Потом, когда мы еще учились, в Тарту приехал Бродский, он читал свои стихи. Приехал, потому что уже начиналась слава Лотмана, она еще не была такой, какой стала впоследствии, когда уже забивали самые большие залы в академиях наук или в университетах, но тем не менее его уже знали.
Иван Толстой: А про Бродского вспомните, есть какая-то деталь?
Ирина Белобровцева: Нет, потому что это была читка чистая. Я его слушала еще раз живьем в Хельсинки. На нас всех просто действовала удивительная манера, когда интонация не понижается к концу стиха, а уходит куда-то вверх. Мы видели, как Лотман реагирует, то есть не как конкретно, но мы видели. Он всегда говорил, что его современная литература не занимает, он где-то остановился к тому моменту, я думаю, на Серебряном веке, дальше его не волновало. И вот тут мы увидели, что он на самом деле слушает Бродского совершенно иначе, чем слушал бы человек, которого бы не волновала современная литература.
Потом у него вместе с его сыном была статья про раннего Бродского, и явно это зарождалось именно тогда. Бродский был в своих вельветовых штанах и в каком-то джемперочке, обычный вид, пока не начинал читать стихи.
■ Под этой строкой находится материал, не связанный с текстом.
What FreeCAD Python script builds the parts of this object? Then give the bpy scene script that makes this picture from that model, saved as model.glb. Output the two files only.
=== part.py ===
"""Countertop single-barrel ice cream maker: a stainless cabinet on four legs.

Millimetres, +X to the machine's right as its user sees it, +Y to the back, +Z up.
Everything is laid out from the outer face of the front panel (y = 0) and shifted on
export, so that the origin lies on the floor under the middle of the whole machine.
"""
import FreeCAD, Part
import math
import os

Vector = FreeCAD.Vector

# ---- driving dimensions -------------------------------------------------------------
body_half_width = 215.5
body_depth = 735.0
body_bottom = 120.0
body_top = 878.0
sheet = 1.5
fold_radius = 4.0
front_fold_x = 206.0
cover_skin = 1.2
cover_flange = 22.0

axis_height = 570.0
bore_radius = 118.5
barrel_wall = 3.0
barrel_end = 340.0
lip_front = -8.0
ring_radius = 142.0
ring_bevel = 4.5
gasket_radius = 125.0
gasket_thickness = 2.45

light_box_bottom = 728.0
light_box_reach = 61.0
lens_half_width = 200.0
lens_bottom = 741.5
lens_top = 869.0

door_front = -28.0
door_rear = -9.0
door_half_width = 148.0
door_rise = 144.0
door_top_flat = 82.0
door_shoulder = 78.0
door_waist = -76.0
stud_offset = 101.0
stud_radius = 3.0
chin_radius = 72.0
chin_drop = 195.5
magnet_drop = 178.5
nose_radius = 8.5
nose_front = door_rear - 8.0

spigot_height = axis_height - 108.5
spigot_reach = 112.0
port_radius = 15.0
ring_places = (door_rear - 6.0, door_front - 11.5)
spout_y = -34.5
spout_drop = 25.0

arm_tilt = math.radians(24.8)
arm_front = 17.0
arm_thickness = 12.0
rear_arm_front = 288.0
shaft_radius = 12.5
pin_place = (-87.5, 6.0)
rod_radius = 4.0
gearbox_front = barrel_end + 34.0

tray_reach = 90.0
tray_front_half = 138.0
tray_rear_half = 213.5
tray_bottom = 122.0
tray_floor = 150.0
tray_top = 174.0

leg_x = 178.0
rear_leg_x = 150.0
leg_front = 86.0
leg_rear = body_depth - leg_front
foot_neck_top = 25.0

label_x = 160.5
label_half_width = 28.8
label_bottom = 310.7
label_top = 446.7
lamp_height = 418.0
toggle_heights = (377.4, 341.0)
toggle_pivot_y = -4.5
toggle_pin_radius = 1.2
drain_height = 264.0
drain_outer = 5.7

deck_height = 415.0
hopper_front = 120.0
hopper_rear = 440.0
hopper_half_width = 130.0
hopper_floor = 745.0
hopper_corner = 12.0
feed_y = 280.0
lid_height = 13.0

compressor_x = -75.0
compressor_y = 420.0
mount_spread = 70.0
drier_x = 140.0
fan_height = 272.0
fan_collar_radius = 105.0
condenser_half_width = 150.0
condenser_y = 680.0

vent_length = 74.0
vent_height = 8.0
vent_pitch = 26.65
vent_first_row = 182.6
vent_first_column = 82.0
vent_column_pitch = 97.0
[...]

Иван Толстой: Можно вам теперь перевернуть вопрос? Вы рассказывали о тех людях, которые вас чему-то научили и произвели впечатление, а теперь я у вас как у потенциального учителя хочу спросить: когда вы преподаете, когда вы окружены студентами, есть у вас формула, которую вы хотите им передать? Формула знания, формула мудрости, формула литературы.
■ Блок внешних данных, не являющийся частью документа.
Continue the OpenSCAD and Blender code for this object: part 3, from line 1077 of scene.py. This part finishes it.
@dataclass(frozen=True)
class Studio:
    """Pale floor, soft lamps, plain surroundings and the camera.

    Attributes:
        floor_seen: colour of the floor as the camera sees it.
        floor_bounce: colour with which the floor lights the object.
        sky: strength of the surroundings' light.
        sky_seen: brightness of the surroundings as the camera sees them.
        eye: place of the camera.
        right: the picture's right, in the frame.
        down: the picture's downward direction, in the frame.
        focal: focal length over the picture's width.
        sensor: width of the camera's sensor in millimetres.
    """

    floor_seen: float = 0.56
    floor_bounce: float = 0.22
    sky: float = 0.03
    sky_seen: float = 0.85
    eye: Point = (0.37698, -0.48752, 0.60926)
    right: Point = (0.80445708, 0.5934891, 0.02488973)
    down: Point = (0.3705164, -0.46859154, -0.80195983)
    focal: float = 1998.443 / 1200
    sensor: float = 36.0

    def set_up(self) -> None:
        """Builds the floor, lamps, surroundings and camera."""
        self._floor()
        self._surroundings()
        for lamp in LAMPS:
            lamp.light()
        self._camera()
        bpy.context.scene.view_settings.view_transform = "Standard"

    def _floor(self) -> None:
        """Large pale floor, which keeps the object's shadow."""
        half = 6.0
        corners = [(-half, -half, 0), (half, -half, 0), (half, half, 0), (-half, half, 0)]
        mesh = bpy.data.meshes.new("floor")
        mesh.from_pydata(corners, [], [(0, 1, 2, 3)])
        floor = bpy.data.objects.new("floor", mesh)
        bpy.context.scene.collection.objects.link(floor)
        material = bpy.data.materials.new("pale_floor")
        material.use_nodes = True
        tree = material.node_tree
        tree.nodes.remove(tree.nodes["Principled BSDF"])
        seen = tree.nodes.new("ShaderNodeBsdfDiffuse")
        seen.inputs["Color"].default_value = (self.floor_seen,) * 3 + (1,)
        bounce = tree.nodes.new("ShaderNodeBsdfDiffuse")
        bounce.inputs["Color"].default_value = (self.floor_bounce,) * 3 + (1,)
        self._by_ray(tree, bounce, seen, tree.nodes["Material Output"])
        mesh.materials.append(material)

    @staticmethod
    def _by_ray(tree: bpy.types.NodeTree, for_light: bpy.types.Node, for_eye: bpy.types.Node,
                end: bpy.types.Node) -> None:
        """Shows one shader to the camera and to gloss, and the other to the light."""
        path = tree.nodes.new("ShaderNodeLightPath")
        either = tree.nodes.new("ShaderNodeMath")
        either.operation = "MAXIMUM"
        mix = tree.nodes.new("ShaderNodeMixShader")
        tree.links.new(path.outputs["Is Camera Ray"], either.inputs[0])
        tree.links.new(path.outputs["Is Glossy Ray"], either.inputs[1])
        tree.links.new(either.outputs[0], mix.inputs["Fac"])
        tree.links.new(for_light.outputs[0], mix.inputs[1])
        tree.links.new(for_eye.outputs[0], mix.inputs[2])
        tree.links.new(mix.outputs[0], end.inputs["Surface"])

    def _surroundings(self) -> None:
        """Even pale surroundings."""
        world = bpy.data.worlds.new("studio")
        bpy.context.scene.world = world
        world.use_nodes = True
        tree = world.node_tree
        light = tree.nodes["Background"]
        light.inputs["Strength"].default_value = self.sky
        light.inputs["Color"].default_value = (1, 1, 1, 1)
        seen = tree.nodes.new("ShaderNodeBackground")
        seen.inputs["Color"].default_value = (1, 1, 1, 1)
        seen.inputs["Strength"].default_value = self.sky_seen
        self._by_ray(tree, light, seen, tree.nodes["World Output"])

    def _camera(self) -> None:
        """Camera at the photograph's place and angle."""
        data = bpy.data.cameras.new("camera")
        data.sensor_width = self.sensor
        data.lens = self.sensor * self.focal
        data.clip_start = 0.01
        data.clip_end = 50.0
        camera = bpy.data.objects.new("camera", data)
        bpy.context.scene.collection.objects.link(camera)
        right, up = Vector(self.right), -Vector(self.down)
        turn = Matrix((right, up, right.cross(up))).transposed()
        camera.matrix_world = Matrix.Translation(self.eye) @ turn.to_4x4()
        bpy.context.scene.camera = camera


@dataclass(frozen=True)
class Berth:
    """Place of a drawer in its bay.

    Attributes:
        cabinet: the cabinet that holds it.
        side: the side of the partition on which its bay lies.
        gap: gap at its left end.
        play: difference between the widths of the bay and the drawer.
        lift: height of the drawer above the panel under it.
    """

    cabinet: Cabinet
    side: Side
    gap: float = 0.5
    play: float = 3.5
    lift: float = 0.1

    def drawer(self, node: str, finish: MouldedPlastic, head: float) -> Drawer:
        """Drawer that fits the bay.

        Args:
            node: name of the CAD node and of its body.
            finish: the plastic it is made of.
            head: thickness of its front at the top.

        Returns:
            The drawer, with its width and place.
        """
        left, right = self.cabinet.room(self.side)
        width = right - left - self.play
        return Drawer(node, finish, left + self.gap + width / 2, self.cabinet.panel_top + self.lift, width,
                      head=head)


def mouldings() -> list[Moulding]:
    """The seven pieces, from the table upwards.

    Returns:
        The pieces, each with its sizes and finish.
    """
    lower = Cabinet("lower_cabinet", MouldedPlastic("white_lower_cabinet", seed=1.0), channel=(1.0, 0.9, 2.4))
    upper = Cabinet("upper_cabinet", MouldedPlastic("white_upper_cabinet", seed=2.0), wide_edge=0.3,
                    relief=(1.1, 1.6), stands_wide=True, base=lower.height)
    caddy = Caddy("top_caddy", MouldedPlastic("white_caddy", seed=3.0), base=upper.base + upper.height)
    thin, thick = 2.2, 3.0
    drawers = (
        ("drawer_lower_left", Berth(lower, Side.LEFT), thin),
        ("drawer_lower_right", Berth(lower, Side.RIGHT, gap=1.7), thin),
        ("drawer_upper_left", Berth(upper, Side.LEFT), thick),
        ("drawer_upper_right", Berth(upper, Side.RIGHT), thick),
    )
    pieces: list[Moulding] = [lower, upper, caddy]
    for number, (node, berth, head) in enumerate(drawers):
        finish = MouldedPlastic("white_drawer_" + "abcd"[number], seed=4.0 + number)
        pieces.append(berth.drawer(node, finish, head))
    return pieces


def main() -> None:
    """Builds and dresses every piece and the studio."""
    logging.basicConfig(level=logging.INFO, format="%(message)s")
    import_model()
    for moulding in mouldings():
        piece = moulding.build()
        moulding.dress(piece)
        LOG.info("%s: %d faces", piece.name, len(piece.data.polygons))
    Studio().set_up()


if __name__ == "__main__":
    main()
Ирина Белобровцева: Готовых формул у меня нет. Довольно долго мне казалось, что моя собственная заинтересованность во всем этом должна сыграть свою роль. Действительно, это происходило до какого-то момента. Мне кажется, с утратой интереса к печатному слову, к книге как таковой, с началом эпохи облегченности невероятной, которая сейчас у нас существует в культуре, вот это тоже потерялось. Каков бы ни был мой интерес и моя погруженность во все это, это перестало передаваться. И я это ощутила достаточно поздно, то есть "поздно" – это неправильное слово, наверное, три года назад или четыре я это ощутила впервые, когда мне стало казаться, что студенты стали менее способными.
У студентов теперь другие предпочтения и не гуманитарная эпоха
Может быть, так оно и было по разным причинам, не потому что просто молодое поколение стало менее способным, а потому что у студентов теперь другие предпочтения и не гуманитарная эпоха, какая была у нас.
У меня был очень способный студент, который рвался постичь философию искусств, я ему всячески пыталась помочь в этом. Мы с ними придумали тему, которая, как мне казалось и как ему казалось тогда, должна была бы сработать именно в этом направлении: каким образом Алексей Герман воспринял роман "Трудно быть Богом" и что он сделал для того, чтобы этот роман превратился в такой фильм, в какой он превратился. Тут оказалось, что то ли это слишком трудоемкая задача была, то ли фильм действительно действует угнетающе (я не один раз это слышала), но, в общем, этот студент, мало того что он не написал магистерскую работу, но он вообще просто ушел из магистратуры.
Так что, думаю, формулы здесь ни при чем и вряд ли они имеют значение: каждый раз заново приходится протаптывать все дорожки.